Work through the data line by line, gathering every line that has the word "None".
___ RAW DATA ___
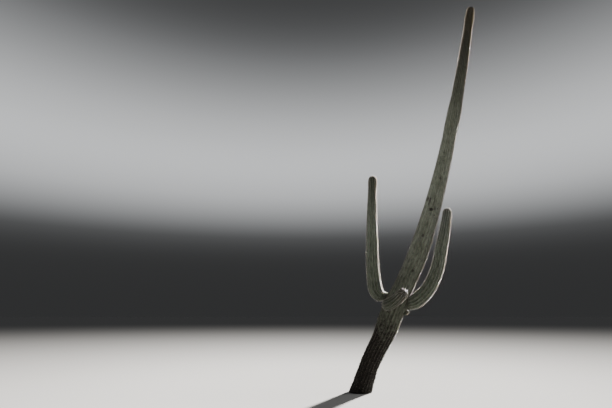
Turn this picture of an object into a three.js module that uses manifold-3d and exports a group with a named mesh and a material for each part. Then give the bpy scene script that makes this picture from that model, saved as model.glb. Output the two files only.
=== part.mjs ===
// Saguaro cactus, rooted in level ground: one tall leaning stem, two upright side arms that bend up from
// narrow necks, a short arm at the front and a young bud.
// Millimetres, +Z up. The origin is the middle of the flat cut at ground level. The stem leans towards +X,
// and the short arm grows out of its front, towards -Y.
import * as THREE from "three";
import { mergeVertices } from "three/addons/utils/BufferGeometryUtils.js";
import Module from "manifold-3d";

// Driving dimensions

const seatGap = 0.3; // clear distance between two pieces that touch
const stemCutGrowth = 0.6; // the stem is this much larger when it cuts an arm, so that it stays clear of it
const pointsPerRib = 4; // crest, flank, groove, flank
const domeRings = 5; // rings over the rounded end of a limb
const domeBluntness = 2.5; // 2 makes that end round, and more makes it blunter
const footBlend = 500; // the rings turn from level at the ground to square with the stem over this distance
const axisDivisions = 600; // steps in which an axis is measured

// Each limb has its axis as points [x, y, z], its crest radius and its groove depth as [distance along the
// axis, value], the number of its ribs, the spacing of its rings and the height of its rounded end.

const trunk = {
  ribs: 20,
  ringStep: 290,
  domeHeight: 95,
  axis: [
    [0, 0, 0],
    [262, 0, 620],
    [540, 0, 1110],
    [775, 0, 1640],
    [1070, 0, 2190],
    [1385, 0, 2830],
    [1925, 0, 4280],
    [2442, 0, 6000],
    [2875, 0, 7700],
    [3236, 0, 9300],
  ],
  radius: [
    [0, 238],
    [180, 212],
    [500, 196],
    [1050, 200],
    [1500, 230],
    [1850, 226],
    [2350, 206],
    [3150, 208],
    [3700, 196],
    [4700, 175],
    [5700, 157],
    [6100, 152],
    [6500, 161],
    [6850, 157],
    [7150, 140],
    [7700, 130],
    [8400, 118],
    [8900, 109],
    [9200, 98],
    [9500, 104],
    [9750, 92],
    [9880, 84],
  ],
  groove: [
    [0, 9],
    [500, 16],
    [1200, 27],
    [3000, 29],
    [7000, 23],
    [9400, 17],
  ],
};

const leftArm = {
  ribs: 14,
  ringStep: 215,
  bendStep: 75,
  bendEnd: 640, // the elbow ends here, where the arm has turned upright
  domeHeight: 120,
  axis: [
    [930, 60, 1908],
    [740, 85, 1906],
    [620, 100, 1906],
    [519, 109, 1926],
    [446, 115, 1994],
    [415, 119, 2095],
    [402, 120, 2250],
    [386, 118, 2560],
    [398, 110, 3300],
    [437, 100, 4100],
    [472, 100, 4655],
  ],
  radius: [
    [0, 63],
    [285, 65],
    [325, 78],
    [370, 110],
    [420, 136],
    [520, 148],
    [640, 151],
    [950, 141],
    [1400, 130],
    [1950, 117],
    [2550, 103],
    [2860, 91],
    [3010, 94],
    [3170, 87],
  ],
  groove: [
    [0, 5],
    [290, 5],
    [500, 20],
    [1600, 22],
    [3100, 16],
  ],
};

const rightArm = {
  ribs: 14,
  ringStep: 215,
  bendStep: 85,
  bendEnd: 930, // the elbow ends here
  domeHeight: 130,
  axis: [
    [850, -50, 1700],
    [1085, -85, 1738],
    [1210, -100, 1782],
    [1375, -108, 1905],
    [1550, -110, 2095],
    [1735, -105, 2450],
    [1866, -100, 2900],
    [1978, -100, 3300],
    [2055, -100, 3610],
    [2090, -100, 3818],
  ],
  radius: [
    [0, 84],
    [190, 92],
    [260, 124],
    [350, 146],
    [560, 148],
    [800, 139],
    [1200, 134],
    [1650, 129],
    [2050, 116],
    [2350, 101],
    [2580, 94],
  ],
  groove: [
    [0, 5],
    [200, 6],
    [380, 20],
    [1500, 22],
    [2600, 16],
  ],
};

const frontArm = {
  ribs: 13,
  ringStep: 80,
  domeHeight: 90,
  axis: [
    [800, -10, 1662],
    [682, -135, 1684],
    [598, -250, 1702],
    [588, -350, 1716],
    [650, -462, 1746],
    [733, -580, 1813],
    [781, -690, 1871],
    [806, -790, 1911],
    [812, -880, 1933],
  ],
  radius: [
    [0, 82],
    [170, 86],
    [290, 110],
    [480, 116],
    [680, 107],
    [860, 97],
    [1040, 92],
  ],
  groove: [
    [0, 5],
    [200, 6],
    [340, 16],
    [1040, 12],
  ],
};

const bud = {
  ribs: 10,
  ringStep: 30,
  domeHeight: 48,
  axis: [
    [930, -28, 1530],
    [1030, -30, 1566],
    [1072, -30, 1592],
  ],
  radius: [
    [0, 34],
    [75, 38],
    [130, 44],
    [165, 42],
  ],
  groove: [
    [0, 2],
    [170, 6],
  ],
};

// Shape of a limb

const clamp01 = (value) => Math.min(Math.max(value, 0), 1);
const smoothRise = (t) => t * t * (3 - 2 * t);

// Value at a distance, on a smooth line through stations [distance, value].
function valueAt(stations, distance) {
  const last = stations.length - 1;
  if (distance <= stations[0][0]) return stations[0][1];
  if (distance >= stations[last][0]) return stations[last][1];
  const i = stations.findIndex(([d]) => d > distance) - 1;
  const slope = (k) => {
    const [d0, v0] = stations[Math.max(k - 1, 0)];
    const [d1, v1] = stations[Math.min(k + 1, last)];
    return (v1 - v0) / (d1 - d0);
  };
  const [start, from] = stations[i];
  const [end, to] = stations[i + 1];
  const span = end - start;
  const t = (distance - start) / span;
  const lead = span * t * (1 - t);
  return from + (to - from) * smoothRise(t) + lead * ((1 - t) * slope(i) - t * slope(i + 1));
}

// Share of the full radius that is left at a distance from the rounded tip.
function domeShare(limb, toTip) {
  const x = 1 - clamp01(toTip / limb.domeHeight);
  return (1 - x ** domeBluntness) ** (1 / domeBluntness);
}

// Distances of a limb's rings along its axis. A bent limb has close rings in its bend, and two rings a seat
// gap apart where the elbow hands over to the upright column.
function ringDistances(limb, length) {
  const evenly = (from, to, step) => {
    const count = Math.max(1, Math.round((to - from) / step));
    return Array.from({ length: count }, (_, i) => from + ((to - from) * i) / count);
  };
  const domeStart = length - limb.domeHeight;
  const dome = Array.from({ length: domeRings }, (_, i) => {
    const angle = (i / domeRings) * (Math.PI / 2);
    return domeStart + limb.domeHeight * Math.sin(angle);
  });
  if (!limb.bendEnd) return [...evenly(0, domeStart, limb.ringStep), ...dome];
  const columnStart = limb.bendEnd + seatGap;
  return [
    ...evenly(0, limb.bendEnd, limb.bendStep),
    limb.bendEnd,
    ...evenly(columnStart, domeStart, limb.ringStep),
    ...dome,
  ];
}

// Rings of a limb with their middle, two directions across the axis, crest radius and groove depth. The
// directions are carried along without twist, so that each rib runs true from end to end.
function ringsOf(limb, growth = 0) {
  const curve = new THREE.CatmullRomCurve3(limb.axis.map((p) => new THREE.Vector3(...p)));
  curve.arcLengthDivisions = axisDivisions;
  const length = curve.getLength();
  const across = new THREE.Vector3(0, 1, 0);
  let heading = null;
  return ringDistances(limb, length).map((distance) => {
    const centre = curve.getPointAt(distance / length);
    const tangent = curve.getTangentAt(distance / length);
    if (heading) across.applyQuaternion(new THREE.Quaternion().setFromUnitVectors(heading, tangent));
    else across.addScaledVector(tangent, -across.dot(tangent)).normalize();
    heading = tangent;
    const share = domeShare(limb, length - distance);
    return {
      distance,
      centre,
      tangent,
      across: across.clone(),
      radius: valueAt(limb.radius, distance) * share + growth,
      groove: valueAt(limb.groove, distance) * share,
      tip: curve.getPointAt(1),
    };
  });
}

// Turns the stem's lowest rings level, so that the first one is the flat cut at the ground.
function levelFoot(rings) {
  const up = new THREE.Vector3(0, 0, 1);
  for (const ring of rings) {
    const turned = smoothRise(clamp01(ring.distance / footBlend));
    ring.tangent = up.clone().lerp(ring.tangent, turned).normalize();
    ring.across.addScaledVector(ring.tangent, -ring.across.dot(ring.tangent)).normalize();
  }
  return rings;
}

// Points of one ring: rounded crests with a sharp groove between each two.
function ringPoints(ring, ribs) {
  const side = new THREE.Vector3().crossVectors(ring.tangent, ring.across);
  return Array.from({ length: ribs * pointsPerRib }, (_, k) => {
    const angle = (k / (ribs * pointsPerRib)) * 2 * Math.PI;
    const crest = Math.abs(Math.cos((Math.PI * k) / pointsPerRib));
    const radius = ring.radius - ring.groove * (1 - crest);
    return ring.centre
      .clone()
      .addScaledVector(ring.across, radius * Math.cos(angle))
      .addScaledVector(side, radius * Math.sin(angle));
  });
}

// Closed surface over a run of rings, with flat ends, or with a point where the run ends at the tip.
function skinOver(rings, ribs, toTip) {
  const loops = rings.map((ring) => ringPoints(ring, ribs));
  const around = ribs * pointsPerRib;
  const ends = [rings[0].centre, toTip ? rings[0].tip : rings.at(-1).centre];
  const points = [...loops.flat(), ...ends];
  const startPole = loops.length * around;
  const endPole = startPole + 1;
  const faces = [];
  for (let k = 0; k < around; k++) {
    const next = (k + 1) % around;
    faces.push(startPole, next, k);
    for (let row = 0; row < loops.length - 1; row++) {
      const a = row * around;
      const b = a + around;
      faces.push(a + k, a + next, b + next, a + k, b + next, b + k);
    }
    const top = (loops.length - 1) * around;
    faces.push(endPole, top + k, top + next);
  }
  const geometry = new THREE.BufferGeometry().setFromPoints(points);
  geometry.setIndex(faces);
  return geometry;
}

// Joins and cuts

const wasm = await Module();
wasm.setup();

function solidFrom(geometry) {
  const merged = mergeVertices(geometry);
  return new wasm.Manifold(
    new wasm.Mesh({
      numProp: 3,
      vertProperties: new Float32Array(merged.attributes.position.array),
      triVerts: new Uint32Array(merged.index.array),
    }),
  );
}

function geometryFrom(solid) {
  const mesh = solid.getMesh();
  const geometry = new THREE.BufferGeometry();
  geometry.setAttribute("position", new THREE.BufferAttribute(mesh.vertProperties, 3));
  geometry.setIndex(new THREE.BufferAttribute(mesh.triVerts, 1));
  return geometry;
}

// What is left of an arm outside the stem: its neck follows the stem's ribs, just clear of them.
function cutByStem(geometry, stem) {
  const pieces = solidFrom(geometry).subtract(stem).decompose();
  pieces.sort((a, b) => b.volume() - a.volume());
  return geometryFrom(pieces[0]);
}

// The plant

const skinMaterial = (name, color, roughness) =>
  new THREE.MeshStandardMaterial({ name, color, roughness, metalness: 0 });
const stemMaterial = skinMaterial("stem skin", 0x5f6b4a, 0.75);
const armMaterial = skinMaterial("arm skin", 0x6a7852, 0.7);

const plant = new THREE.Group();

function addPiece(name, geometry, material) {
  const shown = geometry.toNonIndexed();
  shown.computeVertexNormals();
  const mesh = new THREE.Mesh(shown, material);
  mesh.name = name;
  plant.add(mesh);
}

// A bent arm: an elbow that is cut by the stem, and an upright column that stands on the elbow's flat end.
function addBentArm(name, arm, stem) {
  const rings = ringsOf(arm);
  const elbow = rings.filter((ring) => ring.distance <= arm.bendEnd);
  const column = rings.filter((ring) => ring.distance > arm.bendEnd);
  addPiece(`${name}_elbow`, cutByStem(skinOver(elbow, arm.ribs, false), stem), armMaterial);
  addPiece(`${name}_column`, skinOver(column, arm.ribs, true), armMaterial);
}

const trunkRings = levelFoot(ringsOf(trunk));
addPiece("trunk", skinOver(trunkRings, trunk.ribs, true), stemMaterial);

const grownRings = levelFoot(ringsOf(trunk, stemCutGrowth));
const grownStem = solidFrom(skinOver(grownRings, trunk.ribs, true));
addBentArm("left_arm", leftArm, grownStem);
addBentArm("right_arm", rightArm, grownStem);
addPiece("front_arm", cutByStem(skinOver(ringsOf(frontArm), frontArm.ribs, true), grownStem), armMaterial);
addPiece("bud", cutByStem(skinOver(ringsOf(bud), bud.ribs, true), grownStem), armMaterial);

export default plant;
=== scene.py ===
import math

import bmesh
import bpy
import numpy as np
from mathutils import Matrix, Vector


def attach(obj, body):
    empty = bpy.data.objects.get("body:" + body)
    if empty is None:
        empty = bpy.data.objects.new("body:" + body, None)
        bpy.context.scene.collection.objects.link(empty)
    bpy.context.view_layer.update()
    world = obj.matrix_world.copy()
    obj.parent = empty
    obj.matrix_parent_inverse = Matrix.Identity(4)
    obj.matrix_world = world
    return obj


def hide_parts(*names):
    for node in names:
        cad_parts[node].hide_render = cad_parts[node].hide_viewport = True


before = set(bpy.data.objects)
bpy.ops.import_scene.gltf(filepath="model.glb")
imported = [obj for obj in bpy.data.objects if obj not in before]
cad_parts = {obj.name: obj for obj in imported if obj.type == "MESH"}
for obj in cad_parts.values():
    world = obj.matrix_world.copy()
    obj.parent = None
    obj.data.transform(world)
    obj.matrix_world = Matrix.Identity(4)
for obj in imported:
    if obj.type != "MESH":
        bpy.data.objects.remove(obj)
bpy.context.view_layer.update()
tau = 2 * math.pi

# A saguaro cactus, rooted in level ground: one tall leaning stem, an upright arm on each side, a short arm
# at the front and a young bud. Metres, +Z up. The stem leans towards +X, and -Y is the front.


# Camera, floor and light

cameraView = {
    "lens": 24,
    "sensor": 36,
    "place": (-1.097, -9.0, 1.5),
    "tilt": 15.277,  # degrees above level
}

softboxes = {
    "front light": {
        "place": (-2.6, -7.6, 5.2),
        "target": (1.8, 0, 5.0),
        "width": 3.5,
        "grid": 46,  # degrees across the cone that it lights
        "power": 54,
        "colour": (0.97, 0.99, 1),
    },
    "high light from the right": {
        "place": (7.5, 0.5, 7.0),
        "target": (1.1, 0, 3.0),
        "width": 2.5,
        "grid": 70,
        "power": 60,
        "colour": (1, 0.98, 0.96),
    },
    "light from behind on the left": {
        "place": (-0.6, 11, 10.5),
        "target": (2.9, 0, 8.5),
        "width": 1.2,
        "grid": 30,
        "power": 340,
        "colour": (1, 1, 1),
    },
}

backLight = {
    "bearing": 37.5,  # degrees round from +Y towards +X
    "height": 20,  # degrees above level
    "strength": 50,
    "softness": 4,  # degrees across
    "colour": (1, 0.97, 0.93),
}

backdrop = {
    # how light the camera sees it at each height, where 1 is straight up
    "lightness": [
        (0, 0.035), (0.1, 0.036), (0.18, 0.05), (0.23, 0.3), (0.28, 0.6), (0.34, 0.76), (0.4, 0.7),
        (0.48, 0.42), (0.56, 0.18), (0.63, 0.07), (0.7, 0.05),
    ],
    "tint": (0.98, 1, 1.02),
    "ambient": (0.155, 0.158, 0.162),  # the even light that it gives the plant
}

floor = {
    "colour": (0.31, 0.307, 0.3),
    "farShadeColour": (0.0065, 0.0068, 0.0072),
    "bounceColour": (0.19, 0.189, 0.184),  # for the light that it throws on the plant
    "nearnessHalved": 9,  # nearness is 1 at the plant and half at this distance
    "fade": (0.72, 0.1),  # painted fall-off of light: the floor darkens as its nearness falls from the first value to the second
    "size": 400,
}


def linked(thing):
    bpy.context.scene.collection.objects.link(thing)
    return thing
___
● RESULT:
    if empty is None:
        empty = bpy.data.objects.new("body:" + body, None)
    obj.parent = None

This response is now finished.